Philippe Alen, textes
Jean Yves Molinari, photos
Yann Causse, interviews


[1]Pour reprendre le titre d’un des derniers livres de René Dumont, Un monde intolérable (1988)… que pourtant nous tolérons depuis son verdict sans appel. Plus tard, au cours d’une table ronde animée sur la question de la « Transition écologique dans les lieux et festivals de jazz », il fut largement question de cette double programmation contrastée. En résumé : la question de la décarbonation apparut comme un leurre, réduisant abusivement le problème plus général de la pollution – notamment nucléaire –  et, à ce titre, celle de la « pollution sonore » : se profilait derrière celle-ci, la problématique du respect. On avait pu la toucher de manière sensible lors de ce concert. À la décharge de la programmation, ici mise en cause, il faut notre que l’ordre de ces concerts avait fait débat, qu’il n’avais pas été tranche, ce dont le programme imprimé témoigne qui présentait les concerts de cette nuit dans l’ordre inverse.

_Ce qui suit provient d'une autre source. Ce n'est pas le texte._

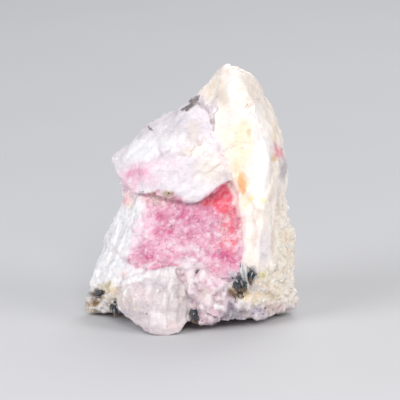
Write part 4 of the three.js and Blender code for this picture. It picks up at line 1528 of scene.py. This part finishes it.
class TUGTUPITE_OT_studio(bpy.types.Operator):
    """Lays the pale floor, hangs the soft lamps and sets up the camera"""
    bl_idname = "tugtupite.studio"
    bl_label = "Studio"

    def execute(self, context):
        settings = context.scene.tugtupite_studio
        lay_floor(settings.floor, tuple(settings.floor_colour))
        middle = (0, 0, 0.5 * CAD_BOX[1][2])
        for lamp in LAMPS:
            power = lamp.share * (settings.key if lamp.name == "key" else settings.fill)
            softbox(lamp, middle, power)
        light_all_round(context.scene, settings.surround)
        set_camera(context.scene, settings.lens)
        return {"FINISHED"}


# ---------------------------------------- settings, panel and run

class StoneSettings(bpy.types.PropertyGroup):
    cell: FloatProperty(
        name="Cell", description="Size of the skin's quads", default=0.0003, min=0.0002,
        subtype="DISTANCE", unit="LENGTH", precision=5,
    )
    wear: IntProperty(
        name="Wear", description="Rounds of smoothing of the solid's edges", default=3, min=0,
    )
    crease: FloatProperty(
        name="Crease", description="Angle past which an edge is sharp", default=math.radians(32),
        subtype="ANGLE", unit="ROTATION",
    )
    relief: FloatProperty(
        name="Relief", description="How strongly the surface is broken", default=1.0, min=0.0,
        subtype="FACTOR",
    )


class CrystalSettings(bpy.types.PropertyGroup):
    swell: FloatProperty(
        name="Swell", description="Width over that of the solid's own crystals", default=1.15,
        min=1.0,
    )
    bevel: FloatProperty(
        name="Bevel", description="Width of the worn edges over the crystal's width",
        default=0.05, min=0.0,
    )
    colour: FloatVectorProperty(
        name="Colour", description="Colour of the aegirine", default=(0.012, 0.016, 0.022),
        subtype="COLOR",
    )
    seed: IntProperty(name="Seed", description="Throw of the dice for the needles", default=5)
    back_seed: IntProperty(
        name="Back seed", description="Throw of the dice for the crystals on the sides and back",
        default=10,
    )


class GrainSettings(bpy.types.PropertyGroup):
    size: FloatProperty(
        name="Size", description="Width of a sugary grain", default=0.00042, min=0.0001,
        subtype="DISTANCE", unit="LENGTH", precision=5,
    )
    sugar: IntProperty(
        name="Sugar", description="How many tugtupite grains there are", default=1300, min=1,
    )
    crumbs: IntProperty(
        name="Crumbs", description="How many crumbs the crust has", default=1000, min=1,
    )
    chips: IntProperty(
        name="Chips", description="How many chips of spar stand proud", default=900, min=1,
    )
    seed: IntProperty(name="Seed", description="Throw of the dice for the grains", default=11)


class StudioSettings(bpy.types.PropertyGroup):
    lens: FloatProperty(
        name="Lens", description="Focal length in millimetres", default=400, min=50,
        unit="CAMERA",
    )
    key: FloatProperty(
        name="Key", description="Power of the main lamp", default=0.96, subtype="POWER",
    )
    fill: FloatProperty(
        name="Fill", description="Power of the lamps that fill the shadows", default=1.05,
        subtype="POWER",
    )
    surround: FloatProperty(
        name="Surround", description="Strength of the pale surroundings", default=0.4,
    )
    floor: FloatProperty(
        name="Floor", description="Width of the floor", default=1.6, subtype="DISTANCE",
        unit="LENGTH",
    )
    floor_colour: FloatVectorProperty(
        name="Floor colour", description="Colour of the floor", default=(0.62, 0.62, 0.64),
        subtype="COLOR",
    )


# Each piece's operator, what its settings are called in the scene, and their kind.
STEPS = [
    (TUGTUPITE_OT_studio, "tugtupite_studio", StudioSettings),
    (TUGTUPITE_OT_stone, "tugtupite_stone", StoneSettings),
    (TUGTUPITE_OT_crystals, "tugtupite_crystals", CrystalSettings),
    (TUGTUPITE_OT_grains, "tugtupite_grains", GrainSettings),
]


class TUGTUPITE_PT_panel(bpy.types.Panel):
    bl_idname = "TUGTUPITE_PT_panel"
    bl_label = "Tugtupite"
    bl_space_type = "VIEW_3D"
    bl_region_type = "UI"
    bl_category = "Tugtupite"

    def draw(self, context):
        for operator, name, kind in STEPS:
            self.layout.operator(operator.bl_idname)
            for value in kind.__annotations__:
                self.layout.prop(getattr(context.scene, name), value)


def register():
    for operator, name, kind in STEPS:
        bpy.utils.register_class(kind)
        setattr(bpy.types.Scene, name, PointerProperty(type=kind))
        bpy.utils.register_class(operator)
    bpy.utils.register_class(TUGTUPITE_PT_panel)


def unregister():
    bpy.utils.unregister_class(TUGTUPITE_PT_panel)
    for operator, name, kind in reversed(STEPS):
        bpy.utils.unregister_class(operator)
        delattr(bpy.types.Scene, name)
        bpy.utils.unregister_class(kind)


def main():
    """Registers the steps and makes every piece."""
    register()
    bpy.ops.tugtupite.studio()
    bpy.ops.tugtupite.stone()
    bpy.ops.tugtupite.crystals()
    bpy.ops.tugtupite.grains()
    bpy.context.view_layer.update()


if __name__ == "__main__":
    main()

[2]Dont le nom polonais se traduit par « pomme de terre ».

[3]Vordonis (Sunkun music, Nunc 020), ou Dérive de la base et du sommet (Nunc 022).

[4]Qui, sauf erreur, n’est pas mentionné au générique.

[5]Baudelaire en distingue quatre dans sa préface à : Léon Cladel, Les martyrs ridicules, disponible sur Gallica : Les martyrs ridicules / par Léon Cladel ; avec une préf. de Charles Baudelaire | Gallica (bnf.fr)

[6]Sainkho Namtchylak, Lost Rivers (FMP, CD42, 1991).